Stage 5: Arbitration
The truly ambiguous cases — where even Haiku cannot make a confident call — escalate to a final arbiter.
Model: Claude Sonnet 4.6 (Anthropic). The deepest reasoning available. Only touches the small subset of cases that survived four previous stages of filtering.
The sovereignty posture
The core pipeline — extraction, validation, scoring, accept/reject — runs entirely on European infrastructure using open-weight models. No data leaves the European jurisdiction for these functions.
Anthropic models handle triage and arbitration. These are quality-enhancement functions, not critical-path functions. If Anthropic becomes unavailable tomorrow:
- The extraction continues (Qwen on Scaleway)
- The scoring continues (DeepSeek, Llama, Gemma on Scaleway)
- Auto-accept and auto-reject continue (code logic, no model needed)
- Flagged items queue for human review instead of Haiku triage
- Ambiguous items go directly to human review instead of Sonnet arbitration
The pipeline degrades gracefully. More human review, same data quality. No data loss, no service interruption, no architectural change required.
The model selection policy
We formalized three rules:
- No OpenAI models. Not for extraction, scoring, embedding, or any other function.

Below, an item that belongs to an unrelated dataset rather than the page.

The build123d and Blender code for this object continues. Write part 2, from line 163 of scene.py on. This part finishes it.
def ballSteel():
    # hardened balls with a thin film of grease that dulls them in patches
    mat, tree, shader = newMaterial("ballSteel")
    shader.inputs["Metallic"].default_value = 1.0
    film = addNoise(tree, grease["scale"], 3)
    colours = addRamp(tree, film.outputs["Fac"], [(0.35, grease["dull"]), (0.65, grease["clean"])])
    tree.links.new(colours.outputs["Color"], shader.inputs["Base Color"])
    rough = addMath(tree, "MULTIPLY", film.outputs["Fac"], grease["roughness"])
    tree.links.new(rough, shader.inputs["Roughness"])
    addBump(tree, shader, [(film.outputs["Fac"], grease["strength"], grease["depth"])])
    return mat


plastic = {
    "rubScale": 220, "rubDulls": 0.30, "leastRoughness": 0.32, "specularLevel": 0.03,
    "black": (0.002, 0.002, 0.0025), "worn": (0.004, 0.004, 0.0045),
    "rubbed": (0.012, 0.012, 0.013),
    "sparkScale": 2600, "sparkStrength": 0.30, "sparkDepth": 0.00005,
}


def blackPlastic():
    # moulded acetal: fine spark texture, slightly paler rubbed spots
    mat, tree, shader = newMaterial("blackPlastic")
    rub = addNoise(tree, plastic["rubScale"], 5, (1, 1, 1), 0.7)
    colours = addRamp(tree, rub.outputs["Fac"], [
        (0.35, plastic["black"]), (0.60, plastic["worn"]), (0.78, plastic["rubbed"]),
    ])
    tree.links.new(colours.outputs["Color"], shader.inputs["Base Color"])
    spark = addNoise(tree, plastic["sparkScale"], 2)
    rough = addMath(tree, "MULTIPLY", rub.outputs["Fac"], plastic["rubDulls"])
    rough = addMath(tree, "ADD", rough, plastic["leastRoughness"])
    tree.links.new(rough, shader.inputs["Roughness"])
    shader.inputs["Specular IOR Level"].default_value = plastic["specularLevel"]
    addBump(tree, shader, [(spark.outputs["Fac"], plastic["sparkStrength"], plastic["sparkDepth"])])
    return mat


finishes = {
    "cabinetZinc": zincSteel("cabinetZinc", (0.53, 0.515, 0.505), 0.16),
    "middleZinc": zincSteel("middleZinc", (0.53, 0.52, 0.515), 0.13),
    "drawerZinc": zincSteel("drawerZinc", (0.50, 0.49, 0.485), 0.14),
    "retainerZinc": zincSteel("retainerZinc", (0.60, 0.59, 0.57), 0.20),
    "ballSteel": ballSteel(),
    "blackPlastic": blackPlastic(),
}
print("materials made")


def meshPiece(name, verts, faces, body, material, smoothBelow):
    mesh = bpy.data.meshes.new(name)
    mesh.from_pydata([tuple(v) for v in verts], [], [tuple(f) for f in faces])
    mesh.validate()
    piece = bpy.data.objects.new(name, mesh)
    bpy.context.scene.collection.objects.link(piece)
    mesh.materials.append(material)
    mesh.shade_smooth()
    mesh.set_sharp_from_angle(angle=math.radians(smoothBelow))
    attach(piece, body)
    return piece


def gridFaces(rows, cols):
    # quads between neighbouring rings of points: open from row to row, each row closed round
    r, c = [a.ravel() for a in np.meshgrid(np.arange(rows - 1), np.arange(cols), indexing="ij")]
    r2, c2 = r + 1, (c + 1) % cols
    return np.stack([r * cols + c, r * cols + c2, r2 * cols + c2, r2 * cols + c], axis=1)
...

- Open source first. Prefer open-weight models that can be self-hosted if needed.
- European second. When choosing between equivalent open-source models, prefer European-origin models.
Anthropic models are used where they add unique value — and only in roles where they can be replaced by human review if needed. We use Claude Code as an interactive interface for our team. It queries our central intelligence via GraphQL. The intelligence layer does not depend on Claude Code.
Why not fully sovereign?
We could run the entire pipeline on open-weight models. Replace Haiku triage with a fourth Scaleway model. Replace Sonnet arbitration with human review only.
We chose not to — for now. The Anthropic models genuinely improve quality at the triage and arbitration stages. They are better at nuanced evaluation than any open-weight model currently available to us. Removing them would mean more false positives reaching our training system, or more human review time.
The key is that this is a choice, not a dependency. The architecture supports full sovereignty. We opt into Anthropic where the quality justifies it, and we can opt out at any time without redesigning the system.
This is the same principle we advocate to our clients: freedom to operate means your systems work for you, you can change providers when you want, and you stay because you choose to — not because you are locked in.
The data store
PostgreSQL with pgvector on Kubernetes, managed by CloudNativePG. Hasura generates a typed GraphQL API from the database schema. All on Scaleway, all European infrastructure. Backups to Scaleway Object Storage.
The database holds the structured knowledge base: insights with confidence scores, buyer personas, case studies, competitive positioning. The training system queries this database to generate exercises for our sales team.
What we learned
Use a different model to judge than to create. Self-evaluation is unreliable. Three independent judges catch what self-scoring misses.
Field validation is not optional. LLMs generate creative field names. One run produced "refidence" instead of "evidence." Strict schema validation before database insertion is essential.
Replace, do not accumulate. Running the same extraction twice produces slightly different results. Each ingestion run replaces all records from that source. The database always reflects the latest extraction, not an accumulation of probabilistic runs.
Design for graceful degradation. Every external dependency should have a fallback. Our fallback for Anthropic is human review. Our fallback for Scaleway is self-hosting the same open-weight models. Our fallback for any single scoring model is the other two.
Sovereignty is a spectrum, not a binary. Fully sovereign is possible but has a quality cost. Strategically using non-European services in non-critical roles — with clear fallback paths — is a pragmatic approach that most organizations can adopt today.